EXERCISE AIM
Extract the data exactly, missing nothing.

DATA PROVIDED

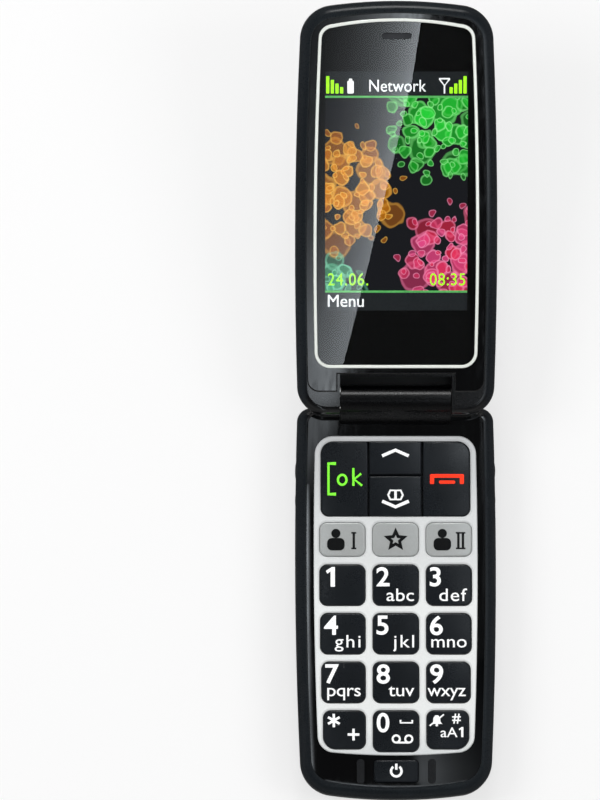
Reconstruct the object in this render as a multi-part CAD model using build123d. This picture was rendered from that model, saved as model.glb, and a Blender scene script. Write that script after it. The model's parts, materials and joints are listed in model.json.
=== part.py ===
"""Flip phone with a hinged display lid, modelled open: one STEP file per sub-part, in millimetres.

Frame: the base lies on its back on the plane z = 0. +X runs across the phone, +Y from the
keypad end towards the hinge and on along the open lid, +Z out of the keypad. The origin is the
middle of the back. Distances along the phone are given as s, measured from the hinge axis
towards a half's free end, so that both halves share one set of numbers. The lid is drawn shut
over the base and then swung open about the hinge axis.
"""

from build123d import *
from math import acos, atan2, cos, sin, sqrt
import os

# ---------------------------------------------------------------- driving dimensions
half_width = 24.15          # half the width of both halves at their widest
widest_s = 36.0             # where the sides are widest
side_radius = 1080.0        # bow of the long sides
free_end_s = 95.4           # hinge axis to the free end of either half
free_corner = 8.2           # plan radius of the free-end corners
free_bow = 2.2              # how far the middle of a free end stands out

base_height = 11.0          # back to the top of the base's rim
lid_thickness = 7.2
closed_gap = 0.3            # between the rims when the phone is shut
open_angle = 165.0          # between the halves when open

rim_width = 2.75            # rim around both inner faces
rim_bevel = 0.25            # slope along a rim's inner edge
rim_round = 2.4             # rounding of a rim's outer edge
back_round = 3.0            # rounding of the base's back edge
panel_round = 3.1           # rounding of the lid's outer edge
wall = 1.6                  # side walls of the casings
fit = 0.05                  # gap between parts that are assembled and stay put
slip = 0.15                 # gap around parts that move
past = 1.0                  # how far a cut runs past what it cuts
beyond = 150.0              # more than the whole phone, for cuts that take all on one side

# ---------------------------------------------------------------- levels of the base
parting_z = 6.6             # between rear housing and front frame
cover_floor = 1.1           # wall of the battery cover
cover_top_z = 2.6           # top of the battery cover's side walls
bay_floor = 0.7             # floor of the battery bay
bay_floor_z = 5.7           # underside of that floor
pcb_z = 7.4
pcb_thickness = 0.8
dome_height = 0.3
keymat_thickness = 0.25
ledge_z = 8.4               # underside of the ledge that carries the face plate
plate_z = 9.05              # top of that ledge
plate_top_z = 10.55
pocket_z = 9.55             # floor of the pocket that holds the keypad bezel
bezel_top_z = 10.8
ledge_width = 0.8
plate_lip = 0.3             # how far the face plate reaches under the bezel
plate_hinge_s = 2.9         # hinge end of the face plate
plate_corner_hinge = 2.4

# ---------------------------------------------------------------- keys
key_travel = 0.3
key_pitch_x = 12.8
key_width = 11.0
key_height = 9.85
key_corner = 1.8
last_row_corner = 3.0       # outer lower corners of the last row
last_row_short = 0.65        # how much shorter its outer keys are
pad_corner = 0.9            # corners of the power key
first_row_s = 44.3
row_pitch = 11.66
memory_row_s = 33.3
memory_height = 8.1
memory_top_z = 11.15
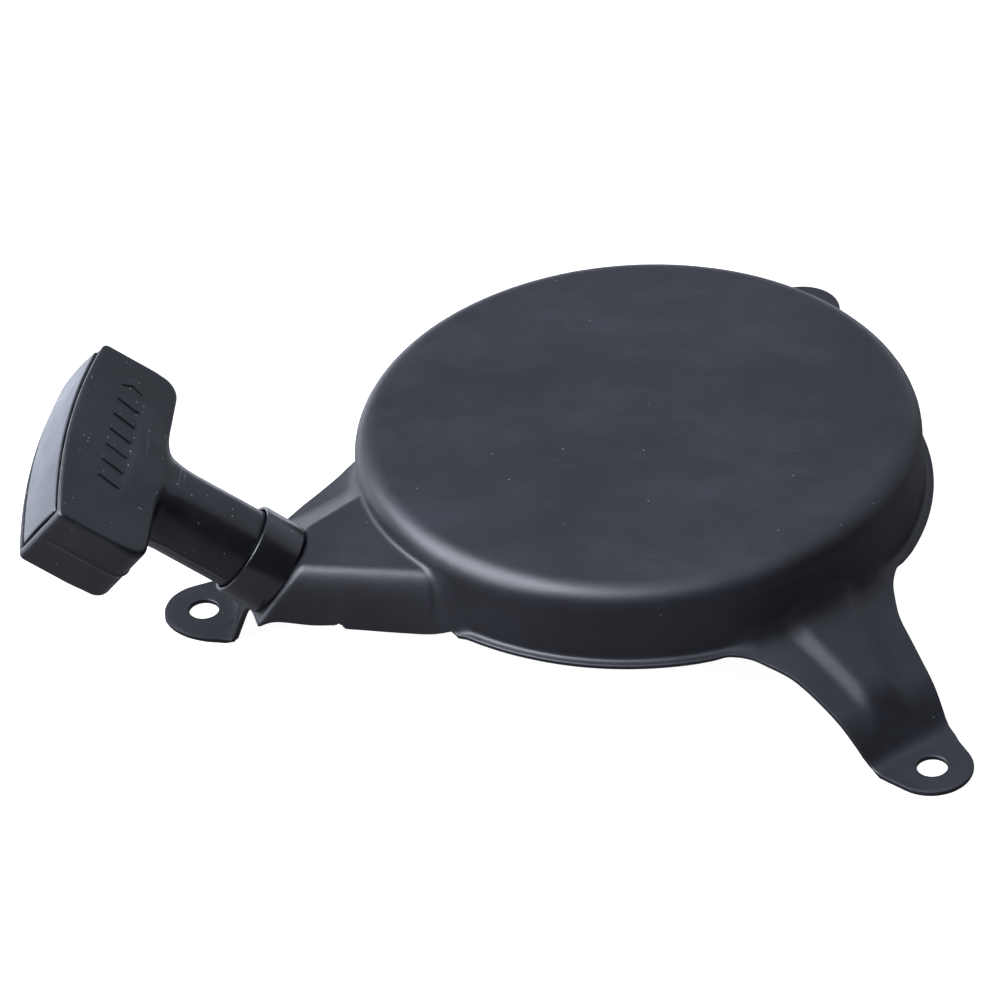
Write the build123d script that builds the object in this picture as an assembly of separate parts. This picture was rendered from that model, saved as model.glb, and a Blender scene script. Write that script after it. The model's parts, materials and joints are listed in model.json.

RESPONSE TO THE EXERCISE
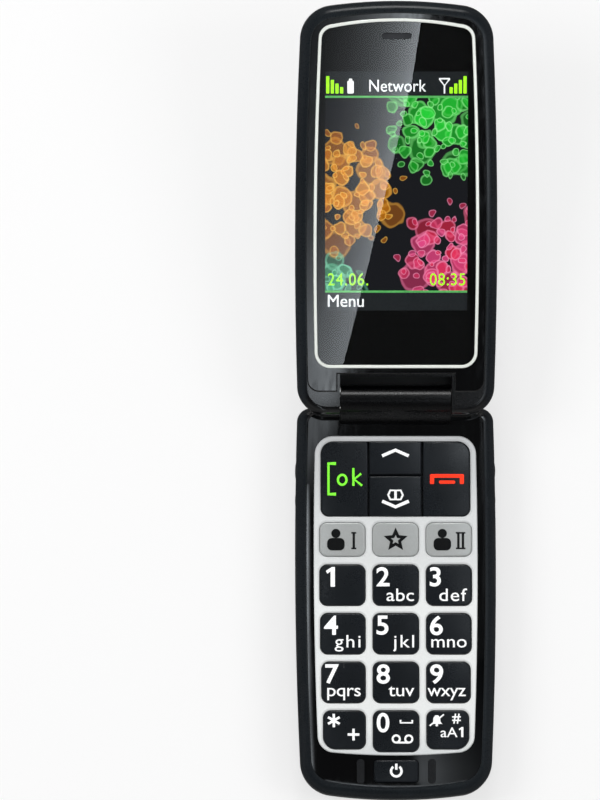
Reconstruct the object in this render as a multi-part CAD model using build123d. This picture was rendered from that model, saved as model.glb, and a Blender scene script. Write that script after it. The model's parts, materials and joints are listed in model.json.
=== part.py ===
"""Flip phone with a hinged display lid, modelled open: one STEP file per sub-part, in millimetres.

Frame: the base lies on its back on the plane z = 0. +X runs across the phone, +Y from the
keypad end towards the hinge and on along the open lid, +Z out of the keypad. The origin is the
middle of the back. Distances along the phone are given as s, measured from the hinge axis
towards a half's free end, so that both halves share one set of numbers. The lid is drawn shut
over the base and then swung open about the hinge axis.
"""

from build123d import *
from math import acos, atan2, cos, sin, sqrt
import os

# ---------------------------------------------------------------- driving dimensions
half_width = 24.15          # half the width of both halves at their widest
widest_s = 36.0             # where the sides are widest
side_radius = 1080.0        # bow of the long sides
free_end_s = 95.4           # hinge axis to the free end of either half
free_corner = 8.2           # plan radius of the free-end corners
free_bow = 2.2              # how far the middle of a free end stands out

base_height = 11.0          # back to the top of the base's rim
lid_thickness = 7.2
closed_gap = 0.3            # between the rims when the phone is shut
open_angle = 165.0          # between the halves when open

rim_width = 2.75            # rim around both inner faces
rim_bevel = 0.25            # slope along a rim's inner edge
rim_round = 2.4             # rounding of a rim's outer edge
back_round = 3.0            # rounding of the base's back edge
panel_round = 3.1           # rounding of the lid's outer edge
wall = 1.6                  # side walls of the casings
fit = 0.05                  # gap between parts that are assembled and stay put
slip = 0.15                 # gap around parts that move
past = 1.0                  # how far a cut runs past what it cuts
beyond = 150.0              # more than the whole phone, for cuts that take all on one side

# ---------------------------------------------------------------- levels of the base
parting_z = 6.6             # between rear housing and front frame
cover_floor = 1.1           # wall of the battery cover
cover_top_z = 2.6           # top of the battery cover's side walls
bay_floor = 0.7             # floor of the battery bay
bay_floor_z = 5.7           # underside of that floor
pcb_z = 7.4
pcb_thickness = 0.8
dome_height = 0.3
keymat_thickness = 0.25
ledge_z = 8.4               # underside of the ledge that carries the face plate
plate_z = 9.05              # top of that ledge
plate_top_z = 10.55
pocket_z = 9.55             # floor of the pocket that holds the keypad bezel
bezel_top_z = 10.8
ledge_width = 0.8
plate_lip = 0.3             # how far the face plate reaches under the bezel
plate_hinge_s = 2.9         # hinge end of the face plate
plate_corner_hinge = 2.4

# ---------------------------------------------------------------- keys
key_travel = 0.3
key_pitch_x = 12.8
key_width = 11.0
key_height = 9.85
key_corner = 1.8
last_row_corner = 3.0       # outer lower corners of the last row
last_row_short = 0.65        # how much shorter its outer keys are
pad_corner = 0.9            # corners of the power key
first_row_s = 44.3
row_pitch = 11.66
memory_row_s = 33.3
memory_height = 8.1
memory_top_z = 11.15
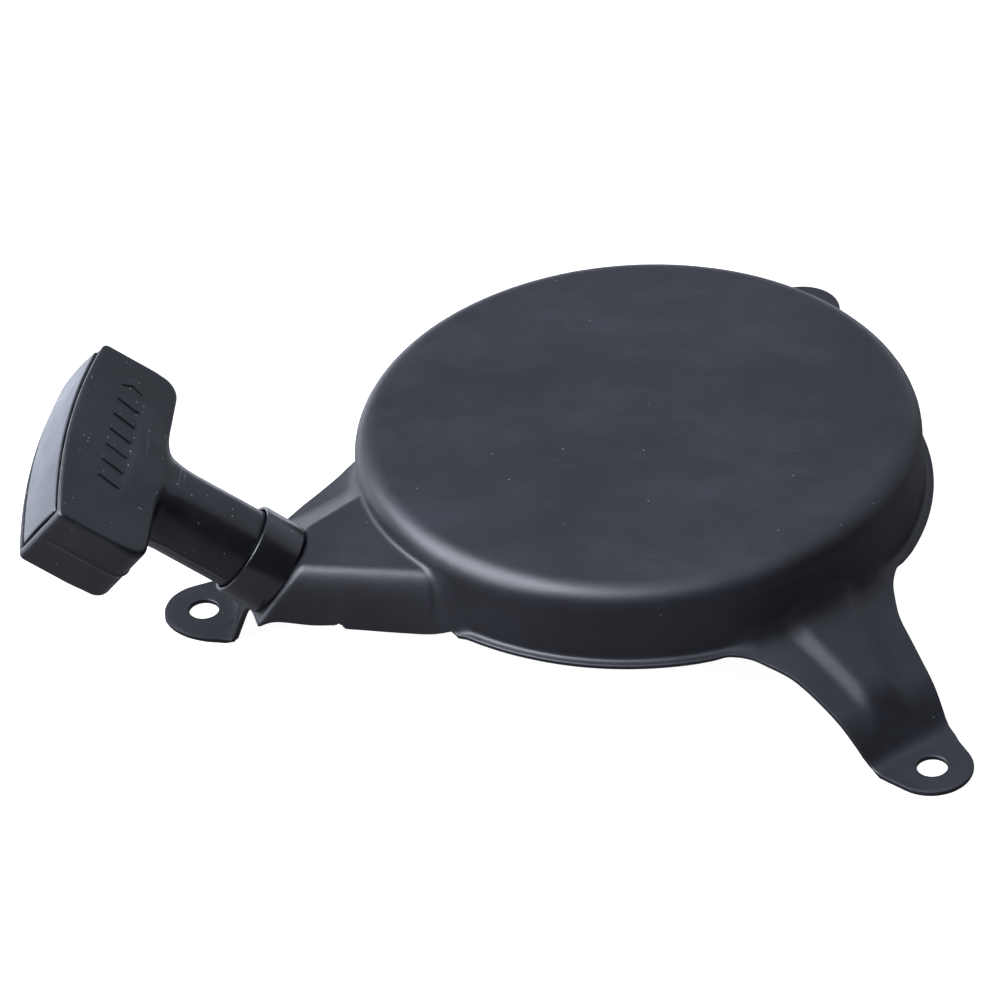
Write the build123d script that builds the object in this picture as an assembly of separate parts. This picture was rendered from that model, saved as model.glb, and a Blender scene script. Write that script after it. The model's parts, materials and joints are listed in model.json.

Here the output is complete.